Abstract:
The purpose of this experiment is to answer Faraday’s question as to whether a magnetic
field could induce an electric current. His hypothesis was that a current can be induced by the
magnetic field. This question was answered using an electromagnetic induction ring, which was
made by wrapping coils of wire around an iron ring and placing an aluminum ring on top. The
aluminum plate levitated, proving faraday’s hypothesis. The plate levitated because of the
changing magnetic fields inducing an electric current, which then induced a magnetic field
causing the plate to levitate. So, the experiment successfully proved that magnetic fields could
induce electric currents.

Introduction:
The purpose of this experiment is to prove Michael Faraday’s hypothesis that a magnetic
field could generate electric current. It had already been known that electric currents created
magnetic fields, but whether the reverse was true was still in question. To prove this, faraday
wrapped two coils of insulated wire around an iron ring, and when he connected a battery to one
of the coils, he noticed that it induced a brief pulse of current in the other wire. He noticed the
pulse was created because the magnetic field was changing.

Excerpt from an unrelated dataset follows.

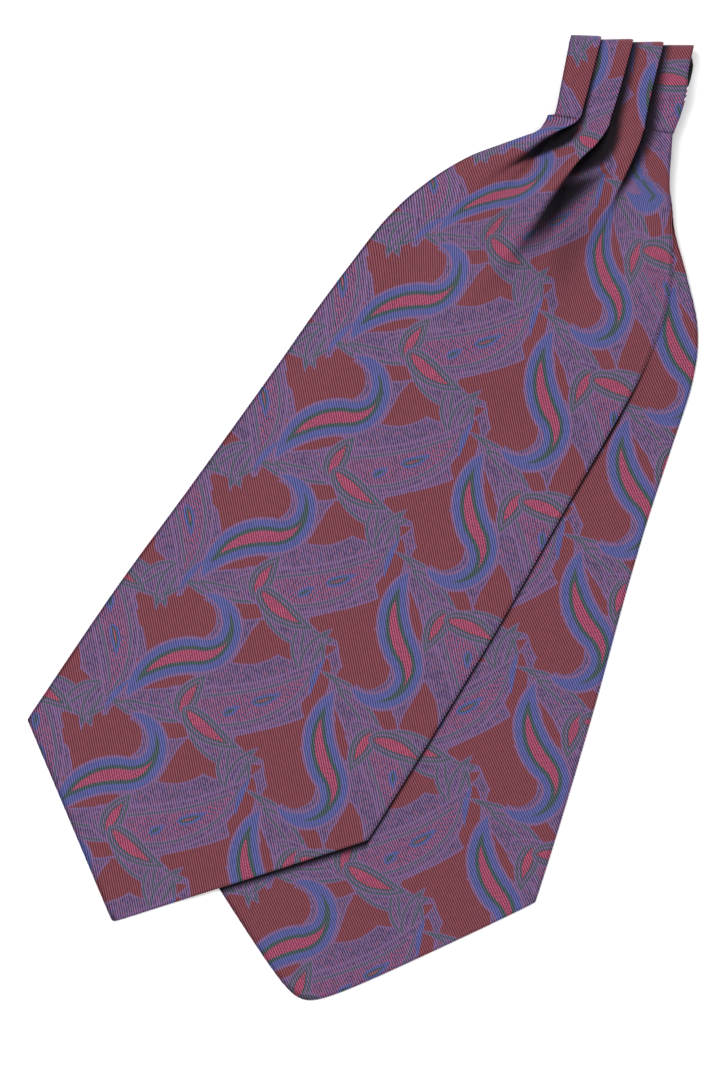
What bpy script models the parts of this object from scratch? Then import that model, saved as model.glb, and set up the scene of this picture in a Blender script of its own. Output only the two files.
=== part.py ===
"""A pleated silk day cravat, laid flat: two pointed blades, and a pleated neck band tucked under them.

Metres, +Z up. The cravat lies on z = 0, with its neck towards +Y and its tips towards -Y.
Tables are in millimetres and degrees, and MM turns them into metres.
"""

import math

import bmesh
import bpy
import numpy as np

MM = 0.001

# The cloth, and how close its layers lie
CLOTH = 1.0
GAP = 0.3
LAYER = CLOTH + GAP

# The neck: where its centre lies when its stitched pleats end, and how it leans from +Y towards +X
NECK_X = 112.85
NECK_Y = 178.4
NECK_LEAN = 14.3
NECK_TILT = 5.04

# The pleated neck band. It shows from the end of its stitching to the fold at its top
BAND_SHOWN = 40.8
BAND_HALF_WIDTH = 28.0
FOLD_RADIUS = 4.8
FOLD_CENTRE_HEIGHT = FOLD_RADIUS + CLOTH / 2
FOLD_STARTS = BAND_SHOWN - FOLD_RADIUS - CLOTH / 2
PLEAT_RISE = 3.9

# The rest of the neck band, doubled and tucked under the blades
TUCK_THICKNESS = 3.4
TUCK_BELOW_NECK = 103.0
TUCK_CORNER = 0.75
TUCK_GROOVE_DEPTH = 2.0
TUCK_GROOVE_HEIGHT = 0.3
TUCK_ROUND_END = 14.0
DRAPE_REACH = 46.0
STEP_REACH = 24.0
STEP_MARGIN = 7.0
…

He also noticed that the coil repelled
each other when currents were induced because of their magnetic fields interacting. The video’s
experiment aims to demonstrate this same principal using an induction ring like Faraday’s.
Materials:
-Insulated Wire
-Metal Ring
-Battery
-Aluminum Plate

Methods:
The induction ring is made by having an iron ring wrapped by coils of insulated wire. For
this experiment, a 1 kg aluminum plate is placed on top of an induction ring. The induction ring
has a coil of thick wire, through which an alternating electric current is passed. The electric
current is 800A(Amps) with a frequency of 900Hz

Results:
When the current is passed through the wire, the aluminum plate levitates in the air:
Furthermore, when water is poured on the plate, then water immediately turns to steam:

Discussion
The experiment shown in the video is essentially just replacing the second wire of
Faraday’s original experiment, with an aluminum plate. When the current is passed through the
coil, the aluminum plate begins to levitate. This is because the current passed through the coil is
creating a changing magnetic field, which induces a current in the aluminum plate. The
aluminum plate then creates an opposing magnetic field, which is what causes it to levitate. The
experiment also showcases the high temperature of the plate by splashing water on it, which
immediately turns to steam. This is because the current in the plate releases its energy as heat,
like a toaster. Explaining why currents produce magnetic fields in the first place is a more
complicated question. It is known that the magnetic field produced by an electric current is
perpendicular to the direction of the current, hence why the plate goes straight up. However, this
is just a known property of electric currents, as it cannot be explained why exactly the movement
of electric charges creates a magnetic effect. Regardless, the results of this experiment prove our
initial hypothesis that magnetic fields can induce electric current.

Conclusion:
Overall, this experiment was successful in showcasing the principles of electromagnetic
induction. It demonstrated of the ideas Faraday introduced in his original induction ring by
recreating the experiment in a way gives a clear visual of how magnetic fields interact. Faraday’s
discovery that magnetic flux could generate electricity was monumental because it proved that
mechanical energy could be turned into electrical energy. This opened many possibilities for how
electrical energy could be applied, increasing the efficiency of battery technology for example.
Electromagnetism and its applications are essential to our lives in ways that never realize, and
electromagnetic induction was just the steppingstone to many incredible innovations to come; it
is used in broadcasting, Wi-Fi, cellphone communication, and cooking just to name a few.